Whistleblower Law Blog
OSC Investigations Lead to Settlements in Two Whistleblower Cases
Two Office of Special Counsel investigations into whistleblower cases recently resulted in settlements. In October 2015, the OSC reported that the Army settled a claim filed by Teresa Gilbert. The next month, the OSC announced that the Department of Veterans Affairs settled claims brought by David Tharp.
Gilbert worked as a civilian infection control analyst at the Womack Army Medical Center in Fort Bragg, North Carolina. In January 2014, she reported concerns to the Joint Commission about infection control problems at the Medical Center. During the Commission’s investigation, Gilbert’s supervisors prevented her from participating in the investigation. After its investigation, the Commission found that the hospital was not following required protocols. Shortly thereafter, in April 2014, the Army began an internal investigation based on the Commission’s findings. Gilbert provided information to the Army investigators. As a result of both investigations, various senior employees at the hospital were disciplined.
Shortly after the Army issued its disciplinary rulings, Gilbert’s supervisor reduced her hours by half. Gilbert still continued to provide information to the investigators. In response, the hospital again retaliated against Gilbert. In late April 2014, Gilbert was charged as AWOL, purportedly because she had not requested leave for the hours that were cut from her schedule. In July 2014, Gilbert tried to explain the AWOL situation to a general. In response, the general issued her a letter of reprimand for misconduct. In October 2014, the Army issued Gilbert a notice of proposed removal.
After its investigation, the OSC found that there was no basis for the proposed removal. As a result of the OSC’s involvement, the Army and Gilbert settled her claims for a monetary payment and the removal of negative information from her personnel file.
In the second case, David Tharp joined the VA in July 2009 as a psychologist in Waco, Texas dealing with post-traumatic stress disorder (PTSD) and traumatic brain injury (TRI). Shortly after joining the VA, Tharp reported alleged fraud and misuse of funds related to research on PTSD and TBI. Tharp alleged that as a result of his reports, his manager prevented him from earning the same pay as others in equivalent positions and subjected Tharp to a hostile work environment by refusing to give Tharp performance evaluations and bonuses that he deserved.

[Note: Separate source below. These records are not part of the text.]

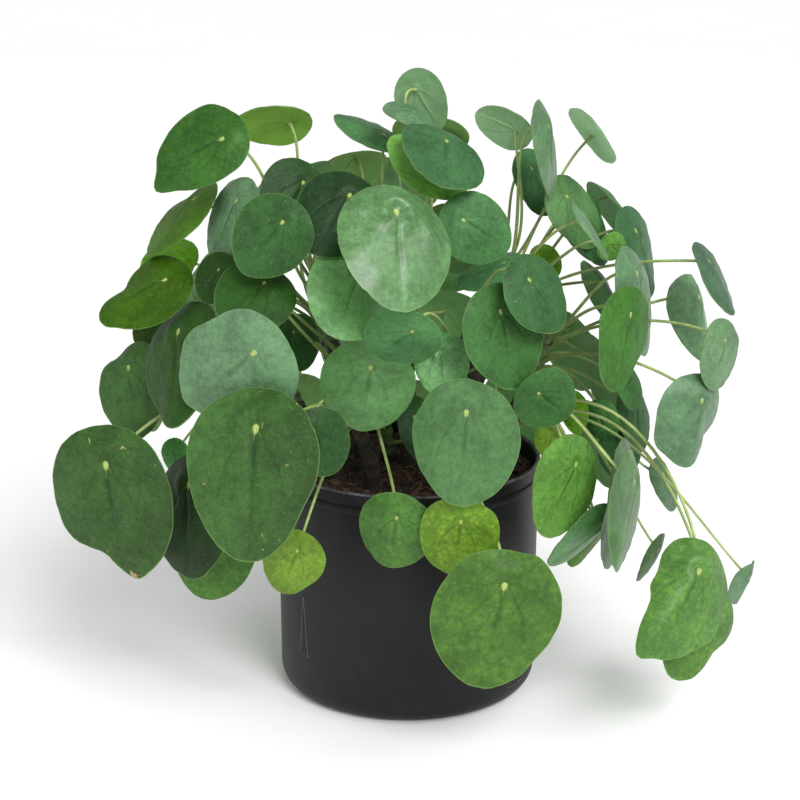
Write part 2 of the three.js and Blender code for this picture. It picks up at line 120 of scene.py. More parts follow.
# What a row says when it leaves a value out
USUAL_QUILT = 0.15
USUAL_GLOSS = 0.05
SHINY_GLOSS = 0.35
SHINY_TONES = ("hazy", "pale", "soft")

# Stems and stalks. The shares are of the green top's length, and of the stalk's span.
STEM_LEAN = 1.4
STEM_PULL = 0.4
GREEN_LENGTH_MM = 46
GREEN_RADIUS_MM = 3.6
LOWEST_STALK = 0.12
STALK_SPREAD = 0.8
STALK_PULL_OUT = 0.38
STALK_PULL_IN = 0.3
RISE_TO_LEAF = 0.9
DROP_TO_LEAF = 0.6


def behind(bearing, reach, height, size, facing, tone, **extra):
    """A leaf on the far side, by its bearing from +X, its reach from the axis, its height and its size."""
    place = dict(bearing=bearing, reach=reach, height=height, facing=facing)
    return dict(**place, size=size, tone=tone, **extra)


def leaf(middle, along, across, near, tone, **extra):
    """A leaf by its pixels: its middle, from there to its tip and to its side, and how near it stands."""
    return dict(middle=middle, along=along, across=across, near=near, tone=tone, **extra)


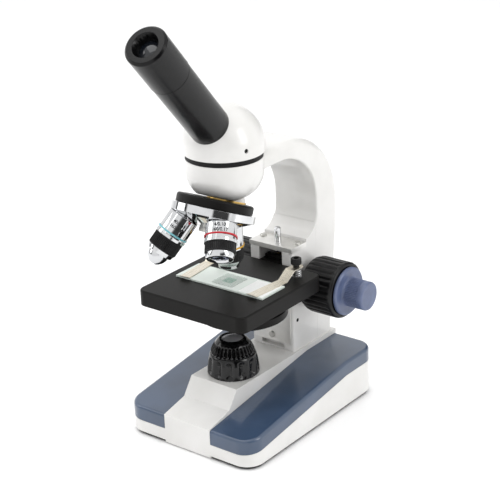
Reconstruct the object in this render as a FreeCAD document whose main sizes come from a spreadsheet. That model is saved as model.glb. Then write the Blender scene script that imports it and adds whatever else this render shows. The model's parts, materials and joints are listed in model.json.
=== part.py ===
import FreeCAD, Part
import os
import re
from math import atan2, cos, pi, radians, sin, sqrt

import Sketcher
from FreeCAD import Placement, Rotation, Vector

# A student's monocular light microscope.
# +X is the user's right, -Y is towards the user and +Z is up. The origin is on the table top, in the
# middle of the microscope's outline. Every piece is drawn about the optical axis, which stands
# axis_ahead in front of the origin. All sizes are millimetres.

SIZES = {
    "axis_ahead": 5.5,
    # base: a ramped casting with a raised spine between two coloured wings
    "base_half": 55,
    "base_front": 52.7,
    "base_back": 97,
    "base_corner": 13,
    "base_rim": 8,
    "wall": 3,
    "floor_gap": 1,
    "plate_thick": 1.6,
    "plate_inset": 1,
    "lip_thick": 4,
    "band_front": 11.2,
    "band_back": 26,
    "ramp_end": 60,
    "wing_front": 22,
    "wing_back": 36.5,
    "wing_round": 2.5,
    "spine_half": 20,
    "spine_wall": 4,
    "tongue_top": 22.5,
    "knee_reach": 31,
    "knee_top": 27.3,
    "deck_reach": 22,
    "deck_top": 39.7,
    "foot_radius": 7,
    "foot_across": 40,
    "foot_ahead": 34,
    "foot_behind": 80,
    "screw_across": 50.5,
    "screw_ahead": 22,
    "screw_behind": 66,
    "screw_radius": 1.5,
    "screw_head": 2.8,
    "screw_length": 9,
    "screw_sunk": 0.1,
    "screw_lip": 0.3,
    "wire_radius": 3,
    # sockets in the back of the base
    "socket_height": 17.5,
    "inlet_across": 8,
    "inlet_radius": 5.5,
    "inlet_flange": 7,
    "inlet_bore": 2.8,
    "inlet_pin": 1,
    "inlet_lip": 0.8,
    "inlet_floor": 2,
    "inlet_pin_in": 1,
    "rocker_across": 8.5,
    "rocker_width": 12.5,
    "rocker_tall": 17.2,
    "rocker_depth": 4.2,
    "rocker_gap": 0.25,
    "rocker_swing": 0.9,
    "rocker_proud": 0.6,
    "rocker_dish": 1.2,
    "rocker_taper": 1.5,
    # lamp
    "lamp_radius": 18.3,
    "lamp_height": 25.6,
    "lamp_wall": 3.5,
    "lens_radius": 7.8,
    "lens_crown": 1.3,
    "lens_recess": 3.4,
    "lens_edge": 0.6,
    "lens_rim": 1.4,
    "lens_step": 1.3,
    "dome_foot": 3,
    "dome_waist": 10.3,
    "dome_shoulder": 14.3,
    "groove_low": 15,
    "groove_high": 16,
    "dome_crown": 20,
    "waist_in": 0.7,
    "shoulder_in": 2,
    "groove_in": 2.9,
    "ridge_in": 2.6,
    "crown_in": 4.4,
    "dome_inner_in": 4,
    "board_radius": 11,
    "board_thick": 1.6,
    "diode_radius": 3,
    "diode_height": 2.4,
    # arm
    "arm_half": 18.5,
    "arm_front": 76,
    "arm_foot": 95.8,
    "arm_waist": 115,
    "arm_waist_back": 104,
    "arm_waist_round": 120,
    "arm_straight": 128,
    "arm_back": 104.7,
    "crown_base": 142,
    "crown_radius": 54.7,
    "throat_top": 185.7,
    "throat_start": 39,
    "throat_radius": 38.7,
    "throat_end": 136.8,
    "throat_foot": 16,
    "arm_round": 6,
    "arm_edge": 1.5,
    "bowl_radius": 26.3,
    "bowl_top": 197.4,
    "bowl_side": 188.4,
    "bowl_curve": 19.6,
    "bowl_mouth": 12.5,
    "bowl_neck": 169.7,
    "bowl_bottom": 161,
    "light_radius": 9,
    # focusing block
    "block_front": 46.5,
    "block_top": 115.5,
    "block_round": 2,
    "cap_back": 64.3,
    "cap_thick": 3.5,
    "channel_half": 10,
    "channel_bottom": 54,
    "channel_back": 72.7,
    "slot_bottom": 41,
    "slot_top": 45.2,
    "slot_depth": 4,
    "cover_half": 16.5,
    "cover_thick": 0.9,
    "cover_top": 74,
    "cover_screw_up": 50,
    "small_screw": 1.5,
    "small_head": 2.5,
    "small_chamfer": 0.5,
    "cap_screw_length": 10,
    "grub_length": 4.4,
    "stop_chamfer": 0.6,
    "stop_slot": 0.7,
    "head_height": 1.2,
    "cap_screw_across": 15,
    "cap_screw_back": 58.3,
    "grub_back": 51.7,
    "grub_up": 63.2,
    "stop_radius": 2.4,
    "stop_back": 55.5,
    "stop_top": 129.3,
    "stop_bottom": 110.5,
    "running_gap": 0.05,
    # focusing drive
    "shaft_back": 66.2,
    "shaft_up": 88.5,
    "bush_radius": 7,
    "bush_flange": 9,
    "bush_gap": 0.5,
    "flange_thick": 1.2,
    "sleeve_radius": 4.2,
    "sleeve_end": 44,
    "pinion_radius": 6,
    "pinion_half": 8,
    "pinion_teeth": 24,
    "tooth_radius": 0.45,
    "shaft_radius": 2.5,
    "shaft_end": 68,
    "coarse_radius": 20.3,
    "coarse_start": 22,
    "coarse_end": 51,
    "coarse_round": 6,
    "coarse_bevel": 1.6,
    "knob_gap": 0.4,
    "flute_lead": 2,
    "flute_count": 28,
    "flute_radius": 1.7,
    "fine_flange": 17.3,
    "fine_start": 51.4,
    "fine_shelf": 53.9,
    "fine_radius": 10.3,
    "fine_chamfer": 0.9,
    "fine_end": 70,
    "slide_half": 9.8,
    "slide_front": 53,
    "slide_back": 57.5,
    "slide_bottom": 64,
    "slide_top": 108,
    "rack_half": 3,
    "rack_back": 60,
    "rack_bottom": 66,
    # stage
    "stage_half": 45.4,
    "stage_front": 44.7,
    "stage_back": 45.2,
    "stage_top": 107,
    "stage_thick": 11.3,
    "stage_corner": 6,
    "stage_edge": 1.2,
    "stage_hole": 9,
    "shelf_half": 16,
    "shelf_reach": 17,
    "shelf_back": 46,
    "shelf_thick": 8,
    "shelf_hole": 8,
    "tongue_half": 9.8,
    "tongue_front": 47,
    "tongue_back": 52.7,
    "tongue_bottom": 70,
    "tongue_up": 106,
    "mount_across": 11,
    "mount_grip": 6,
    "post_root": 6,
    "mount_back": 36,
    # diaphragm disc under the stage
    "disc_radius": 31.2,
    "disc_back": 13.5,
    "disc_bottom": 78.7,
    "disc_top": 84,
    "disc_wall": 2,
    "disc_hub": 5,
    "aperture_count": 5,
    "aperture_largest": 6,
    "aperture_shrink": 0.68,
    "pivot_radius": 2,
    "pivot_head": 4.2,
    "pivot_head_thick": 2.1,
    "disc_gap": 0.3,
    "pivot_grip": 7,
    # specimen and clips
    "glass_length": 75,
    "glass_width": 25,
    "glass_thick": 1.1,
    "clip_across": 33.3,
    "clip_back": 31.7,
    "clip_turn": 5.3,
    "clip_width": 8,
    "clip_flat": 0.5,
    "clip_length": 46,
    "clip_tail": 5,
    "clip_thick": 0.5,
    "clip_gap": 0.1,
    "clip_rise": 6.6,
    "clip_bend_high": 6,
    "clip_bend_low": 14,
    "clip_bend_shift": 0.3,
    "clip_toe": 2,
    "clip_toe_lift": 0.8,
    "post_radius": 1.9,
    "post_top": 119,
    "nut_radius": 3.7,
    "nut_height": 6.5,
    "nut_edge": 0.6,
    "spring_radius": 3.2,
    "spring_wire": 0.5,
    "spring_turns": 4,
    "spring_gap": 0.1,
    "spring_slack": 0.8,
    # rotating head and eyepiece
    "seat_ring": 26,
    "seat_thick": 3.5,
    "head_gap": 0.2,
    "spigot_radius": 22,
    "spigot_bottom": 191,
    "dome_radius": 27.6,
    "dome_middle": 206,
    "cavity_radius": 13,
    "cavity_bottom": 199,
    "cavity_top": 216,
    "tube_middle": 205.5,
    "tube_slope": 45,
    "tube_yaw": 9,
    "tube_radius": 13.6,
    "tube_bore": 11.65,
    "tube_start": 17,
    "tube_end": 88,
    "ocular_radius": 13.9,
    "ocular_barrel": 11.6,
    "ocular_inner": 9.8,
    "ocular_start": 62,
    "ocular_end": 121.5,
    "ocular_edge": 1.5,
    "ocular_gap": 0.1,
    "mouth_depth": 4,
    "eye_lens_depth": 9,
    "eye_lens_thick": 3,
    "stop_depth": 12,
    "field_lens_in": 1.5,
    "field_lens_thick": 2,
    "ocular_mouth": 8.8,
    "eye_lens": 6.5,
    "prism_size": 16,
    "prism_low": 4.8,
    "prism_high": 13.6,
    "pin_turn": 71,
    "pin_up": 207.3,
    "pin_radius": 1.5,
    "pin_inner": 18,
    "pin_outer": 26.4,
    # revolving nosepiece: its axis leans back, and every objective points at the apex
    "nose_tilt": 23,
    "apex_up": 195.5,
    "apex_drop": 33.6,
    "plate_radius": 26,
    "plate_bottom": 0.3,
    "plate_top": 6.2,
    "collar_radius": 13.4,
    "collar_top": 7.4,
    "turret_radius": 28.5,
    "turret_rim": 5,
    "turret_flat": 8,
    "stud_radius": 4,
    "stud_head": 7,
    "stud_thick": 2.4,
    "stud_gap": 0.3,
    "neck_radius": 8.5,
    "neck_length": 3.5,
    # objectives: distances measured down from the apex
    "seat_reach": 46.7,
    "barrel_radius": 10.5,
    "core_radius": 9,
    "grip_radius": 10.3,
    "bore_radius": 4,
    "grip_edge": 0.4,
    "collar_proud": 0.4,
    "lens_back": 2.6,
    "lens_front": 0.6,
    "lens_shoulder": 1.2,
    "lens_bulge": 0.4,
    "low_collar": 57.5,
    "low_grip": 59.5,
    "low_sleeve": 66,
    "low_end": 70,
    "low_face": 8.8,
    "low_lens": 6,
    "low_cone": 1.4,
    "low_lip": 0.5,
    "mid_collar": 60.5,
    "mid_grip": 62.5,
    "mid_sleeve": 71,
    "mid_end": 77.1,
    "mid_face": 6.5,
    "mid_lens": 4.6,
    "mid_lip": 0.7,
    "mid_taper": 1.5,
    "high_collar": 61.5,
    "high_grip": 63.5,
    "high_sleeve": 73,
    "high_face": 76,
    "high_end": 84,
    "high_tip": 7.2,
    "high_nose": 2.8,
    "high_lens": 1.6,
    "tip_travel": 2,
    "tip_curve": 1.3,
    "tip_in": 1.6,
    "tip_ledge": 1.4,
    "ledge_in": 2,
    "high_lens_in": 0.2,
    "high_lens_back": 1.4,
}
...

In September 2010, Tharp reported the fraud and hostile work environment to the VA Inspector General (IG). In October 2010, while deployed on active duty to Iraq, Tharp provided testimony to the IG as part of its investigation into the VA’s practices. When Tharp returned to Texas in July 2011, his manager at the VA forced him into a different position unrelated to psychology.
In February 2012, the IG released its report, finding fraud at the VA and that Tharp’s manager had treated him unfairly. After this report, Tharp’s manager retired. As a result of the OSC’s involvement, the VA and Tharp settled his claims for compensatory damages, adjustment in his pay level, and other undisclosed actions. Tharp’s attorney credited the OSC for the settlement, stating that Tharp “would be gone if it weren’t for the OSC. This agency is making a difference for whistleblowers and the public they serve.”